Output all lines exactly, with nothing added or dropped.

□ □ □ □ □

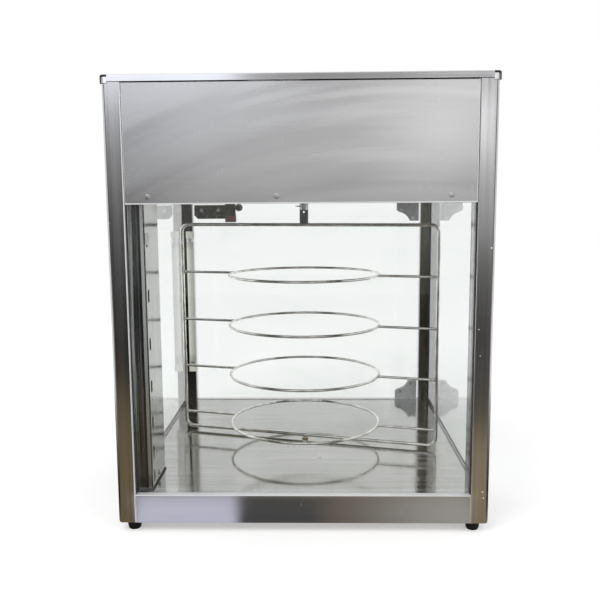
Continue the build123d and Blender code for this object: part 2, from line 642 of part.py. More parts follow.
with BuildPart() as door_screws:
    for x, rise in GUSSET_BOLTS:
        for z in (DOOR_Z0 + rise, DOOR_Z1 - rise):
            through_bolt(x, z, INNER_Y - GUSSET_T - 0.15, OUTER_Y + GUSSET_T + 0.15)
    for x in CATCH_BOLTS:
        through_bolt(x, CATCH_BOLT_Z, INNER_Y - GUSSET_T - 0.15, OUTER_Y + 0.15)
save(door_screws.part, "door_screws")

# The strike plate of the catch has one cut corner.
with BuildPart() as catch_plate:
    with BuildSketch(Plane.XZ.offset(-INNER_Y)) as plate_outline:
        flat(CATCH_X[0], CATCH_X[1], CATCH_Z[0], CATCH_Z[1])
        low_left = plate_outline.vertices().sort_by_distance((CATCH_X[0], CATCH_Z[0], 0))[0]
        chamfer(low_left, 8.0)
        fillet(plate_outline.vertices().group_by(Axis.Y)[0], 3.0)
    extrude(amount=GUSSET_T)
    for x in CATCH_BOLTS:
        rod_y(x, CATCH_BOLT_Z, INNER_Y - 9, INNER_Y + 9, BOLT_R + GAP, mode=Mode.SUBTRACT)
save(catch_plate.part, "catch_plate")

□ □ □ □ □

> _Solution_:
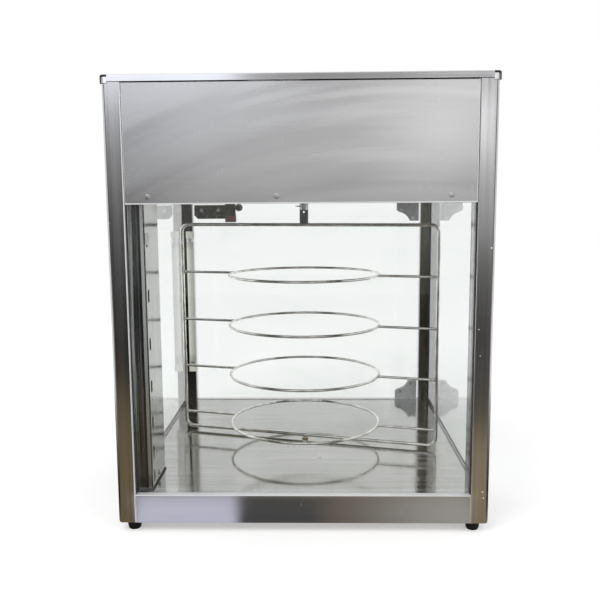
Continue the build123d and Blender code for this object: part 2, from line 642 of part.py. More parts follow.
with BuildPart() as door_screws:
    for x, rise in GUSSET_BOLTS:
        for z in (DOOR_Z0 + rise, DOOR_Z1 - rise):
            through_bolt(x, z, INNER_Y - GUSSET_T - 0.15, OUTER_Y + GUSSET_T + 0.15)
    for x in CATCH_BOLTS:
        through_bolt(x, CATCH_BOLT_Z, INNER_Y - GUSSET_T - 0.15, OUTER_Y + 0.15)
save(door_screws.part, "door_screws")

# The strike plate of the catch has one cut corner.
with BuildPart() as catch_plate:
    with BuildSketch(Plane.XZ.offset(-INNER_Y)) as plate_outline:
        flat(CATCH_X[0], CATCH_X[1], CATCH_Z[0], CATCH_Z[1])
        low_left = plate_outline.vertices().sort_by_distance((CATCH_X[0], CATCH_Z[0], 0))[0]
        chamfer(low_left, 8.0)
        fillet(plate_outline.vertices().group_by(Axis.Y)[0], 3.0)
    extrude(amount=GUSSET_T)
    for x in CATCH_BOLTS:
        rod_y(x, CATCH_BOLT_Z, INNER_Y - 9, INNER_Y + 9, BOLT_R + GAP, mode=Mode.SUBTRACT)
save(catch_plate.part, "catch_plate")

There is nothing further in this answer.